According to consulting firm Ankura, subsequent to major attacks of 2020 and 2021, insurance industry providers increased rates as much as 83.3% on average for the top 25% of companies (The Cybersecurity Insurance Market: What to Expect in 2023, February 13, 2023). In addition to the costs of a policy, providers stepped up requirements for buyers.
Acquiring cybersecurity insurance often includes lengthy review processes involving underwriters and can be an unpleasant experience for security teams given the pre-requisites to even obtain a policy. CISOs and security teams will often have to endure a pre-audit, which includes an assessment of current controls and security protocols and a review of any past incidents and outcomes. Companies will often be required to implement a range of controls or enhancements or demonstrate an implementation roadmap and commitment prior to being awarded a cybersecurity insurance contract.
One unusual aspect of the cyber insurance landscape is that while security teams are often viewed as the beneficiaries of the risk transfer, the truth is that few security teams actually budget for and pay the premiums. These payments, and most of the financial negotiations, are handled by the finance team. This is potentially fraught with challenges in that CFOs, if not adequately informed of the scope and scale of potential cyber risk facing his/her business, may underestimate the need and coverage of a policy. One wonders what the impact might be if CISOs had to budget for insurance as part of their operational allocation?
For smaller businesses, cyber insurance is often provided through bundled products, and in many cases just exists so that the smaller entity can claim that they have a policy. It is not uncommon for larger companies to require their smaller suppliers to have such a policy, so this drives the practice. Ask any business owner today if they have good cyber coverage and they will either not know or will point to a policy clause that in actuality may have little impact. This is particularly noteworthy since small and medium-sized businesses typically comprise an enterprise supply chain, not to mention customer rosters.
Three Cyber Insurance Observations for Senior Leaders
We recommend that senior leaders, especially CEOs and Board Directors, maintain a clear understanding of the present and likely future of cyber insurance as a key component of business cyber risk mitigation. To that end, we provide three observations that we believe are worth keeping in mind as executives make risk-related decisions for their organizations:
Observation 1: The cyber insurance industry will continue to grow, benefitting businesses
Our research clearly demonstrates future growth for the global cybersecurity insurance market.

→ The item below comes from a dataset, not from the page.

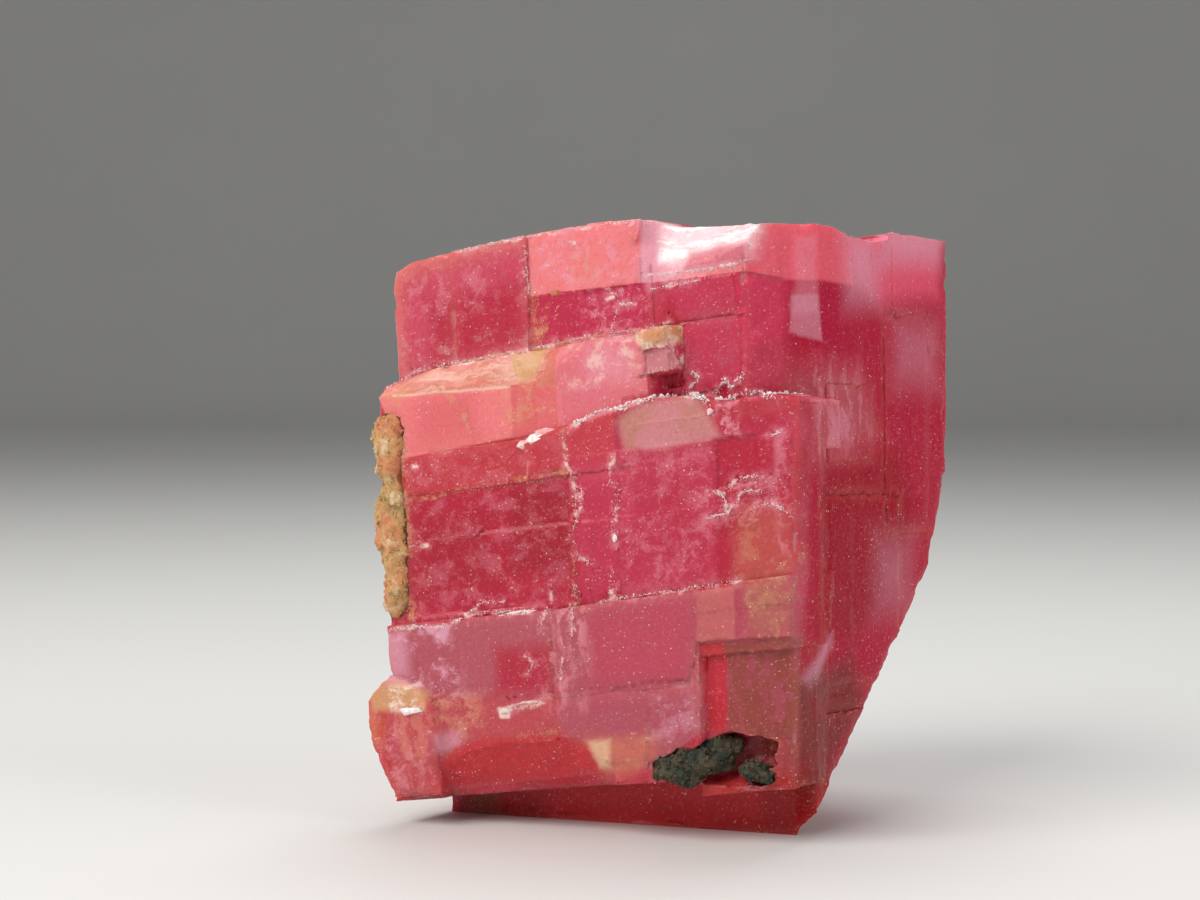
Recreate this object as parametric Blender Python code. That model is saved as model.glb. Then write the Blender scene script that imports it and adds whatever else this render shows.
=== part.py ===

We see no evidence that cyber insurance products will become less popular in the coming years. In fact, we expect to see continued and even accelerated growth in this industry based on the evolving complexities in the cyber threat landscape, more education and hopefully awareness of the benefits of adopting cyber insurance as a mitigant. However, according to Michael Tagg, Senior Managing Director at Teneo specializing in insurance, “CEOs and CFOs may also need to consider alternative forms of risk management, including the use of captive insurers or risk retention groups to overcome potential capacity and/or restrictions on coverage for cyber risks.” Certainly, as CISOs get more involved from a budget perspective, this could have a slight dampening effect on the growth slope, because financial trade-offs will have to be made between allocating budget for cyber insurance versus allocating budget for cybersecurity staff, consultants, services, products and platforms. Today, this is typically resolved at a higher level than the CISO, but it is possible that such decisions will move closer to the CISO in the future. When that happens, CEOs and CFOs in charge of signing off on CISO recommendations will have to work through the delicate balance of trusting the expertise and recommendations of the CISO subject matter expert versus the immediate reflex to manage costs.
Observation 2: The terms and conditions of cyber insurance policies will improve
Growth implies more players, new and hopefully more innovative contracts due to an enhanced understanding of the risk, access to better data and more accurate models. The convergence of these factors will likely drive down costs, opening the market and availability of more reasonable contracts and contract terms to global businesses. While it might be tempting to assume that with poor empirical data insurance companies would be motivated to drive less attractive terms for buyers, our view is that with competition will come policies with premiums, payouts, deductibles and terms that are more attractive to buyers. This will help to drive continued growth in the industry and will help smaller companies obtain policies that offer meaningful risk transfer (typically a supply chain security requirement for larger enterprise buyers).
Observation 3: Brokers will become more aggressive in offering cyber services
We see evidence that brokers have identified a key role for their teams to help drive better cybersecurity architectures, processes and operational deployments for buyers of insurance. Brokers are in a good position to assist with these areas of organizational protection, so executives should expect to see excellent offerings from these entities, probably starting with the larger brokers. Aforementioned competition for enterprise business will hopefully return the leverage to companies seeking insurance coverage, allowing purchasers to shop around, compare offerings and identify a policy ideally attuned to their specific business.
Next Steps for Executives
Our assumption is that readers of this note are likely already buyers of cyber insurance. That said, we recommend a few near-term actions. First, we strongly recommend an annual cyber insurance review, perhaps by a capable independent entity to provide expert guidance on the terms and conditions of existing policies, and any trend occurring in the cyber landscape. Second, we encourage executives to develop good relationships with one or more of the best brokers in the industry. These companies can be effective partners and can offer guidance on developing the best roadmap toward cyber risk transfer. Even if a company has not done business with a given broker, creating a relationship is recommended. They will be motivated to spend the time and offer their perspective.
Finally, we must emphasize that cyber insurance is no substitute for operational excellence in preventing, detecting and responding to cyber threats. Ultimately, risk transfer is less attractive than risk reduction or avoidance, so executives must continue to support their CISO and to ensure that proper levels of budget, funding and support are in place to ensure the best cybersecurity outcome for the organization.